YOUR INSTRUCTIONS> Every line of the material is to be repeated exactly as it stands.

DATASET EXTRACT>
=-=-=

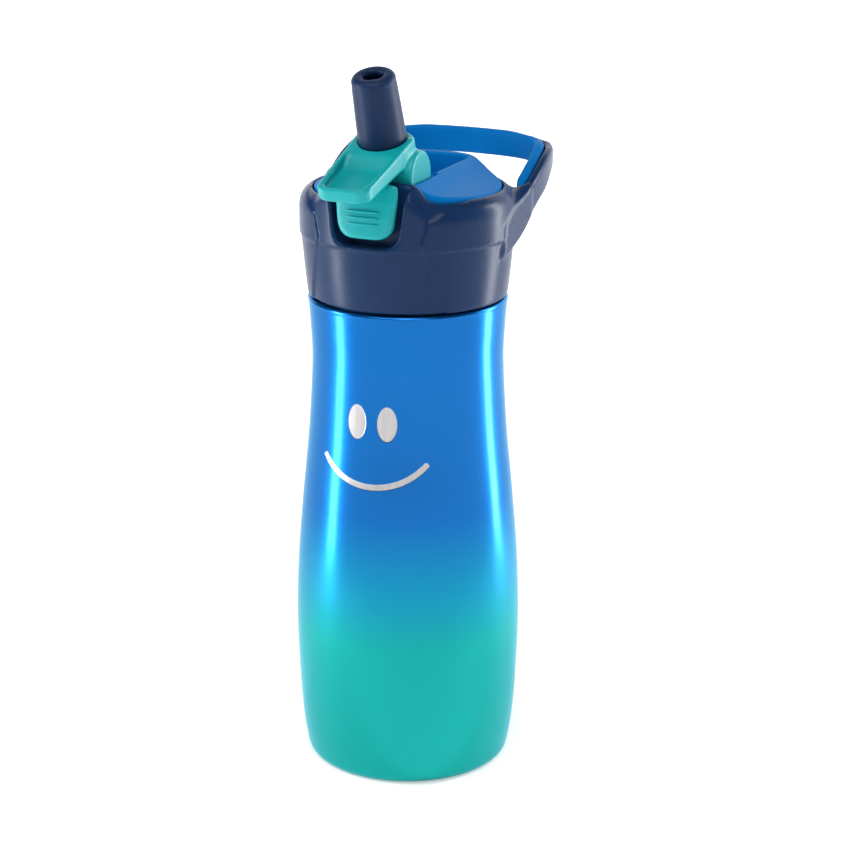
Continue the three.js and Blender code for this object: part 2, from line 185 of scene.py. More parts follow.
def lacquerFinish():
    look = lacquerLook
    finish = Finish("lacqueredSteel", IOR=1.4, Coat_Roughness=0.15, Coat_IOR=1.4, Specular_IOR_Level=0.3,
                    Specular_Tint=colour(0.2, 0.8, 1.0))
    height = (finish.z - look["tealZ"]) / (look["blueZ"] - look["tealZ"])
    stops = [(0.0, look["teal"]), (0.42, look["mid"]), (1.0, look["blue"])]
    paint = finish.node("ShaderNodeValToRGB", {"stops": stops}, {0: height})
    cloud = finish.noise(140.0, 3.0)
    paint = finish.mix(cloud.step(0.35, 0.75) * 0.012, paint, colour(0.0, 0.3, 0.6))
    mask = smileMask(finish, smileLook)
    streaks = finish.noise(900.0, 4.0, (1.0, 1.0, 0.06))
    steel = finish.mix(streaks, colour(0.45, 0.44, 0.44), colour(0.68, 0.66, 0.66))
    peel = finish.noise(420.0, 2.0)
    flake = finish.noise(5200.0, 1.0)
    finish.set(
        Base_Color=finish.mix(mask, paint, steel),
        Metallic=look["metallic"] + (1 - look["metallic"]) * mask,
        Roughness=look["roughness"] + (cloud - 0.5) * 0.02 + mask * 0.06,
        Coat_Weight=0.35 * (1 - mask),
    )
    relief = finish.bump(peel * 0.3 + flake * 0.1, 0.000012)
    brushed = finish.bump(streaks * mask, 0.00003, 0.6, relief)
    finish.set(Normal=finish.bump(1 - mask, 0.00008, 1.0, brushed))
    return finish.material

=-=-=

RESULT FOR THIS EXERCISE>
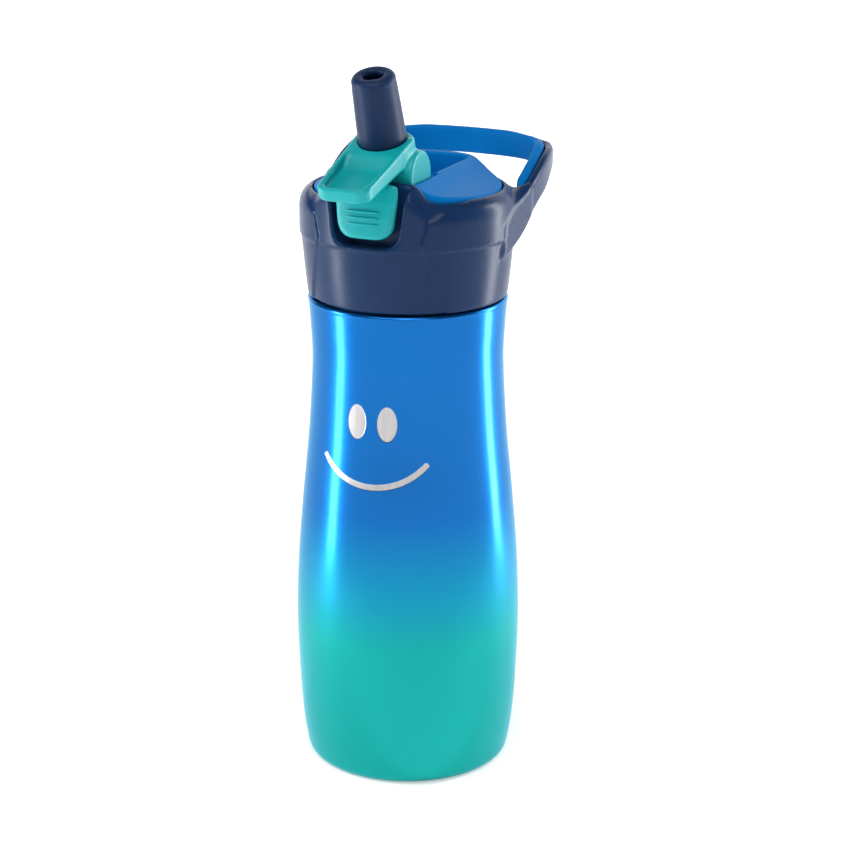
Continue the three.js and Blender code for this object: part 2, from line 185 of scene.py. More parts follow.
def lacquerFinish():
    look = lacquerLook
    finish = Finish("lacqueredSteel", IOR=1.4, Coat_Roughness=0.15, Coat_IOR=1.4, Specular_IOR_Level=0.3,
                    Specular_Tint=colour(0.2, 0.8, 1.0))
    height = (finish.z - look["tealZ"]) / (look["blueZ"] - look["tealZ"])
    stops = [(0.0, look["teal"]), (0.42, look["mid"]), (1.0, look["blue"])]
    paint = finish.node("ShaderNodeValToRGB", {"stops": stops}, {0: height})
    cloud = finish.noise(140.0, 3.0)
    paint = finish.mix(cloud.step(0.35, 0.75) * 0.012, paint, colour(0.0, 0.3, 0.6))
    mask = smileMask(finish, smileLook)
    streaks = finish.noise(900.0, 4.0, (1.0, 1.0, 0.06))
    steel = finish.mix(streaks, colour(0.45, 0.44, 0.44), colour(0.68, 0.66, 0.66))
    peel = finish.noise(420.0, 2.0)
    flake = finish.noise(5200.0, 1.0)
    finish.set(
        Base_Color=finish.mix(mask, paint, steel),
        Metallic=look["metallic"] + (1 - look["metallic"]) * mask,
        Roughness=look["roughness"] + (cloud - 0.5) * 0.02 + mask * 0.06,
        Coat_Weight=0.35 * (1 - mask),
    )
    relief = finish.bump(peel * 0.3 + flake * 0.1, 0.000012)
    brushed = finish.bump(streaks * mask, 0.00003, 0.6, relief)
    finish.set(Normal=finish.bump(1 - mask, 0.00008, 1.0, brushed))
    return finish.material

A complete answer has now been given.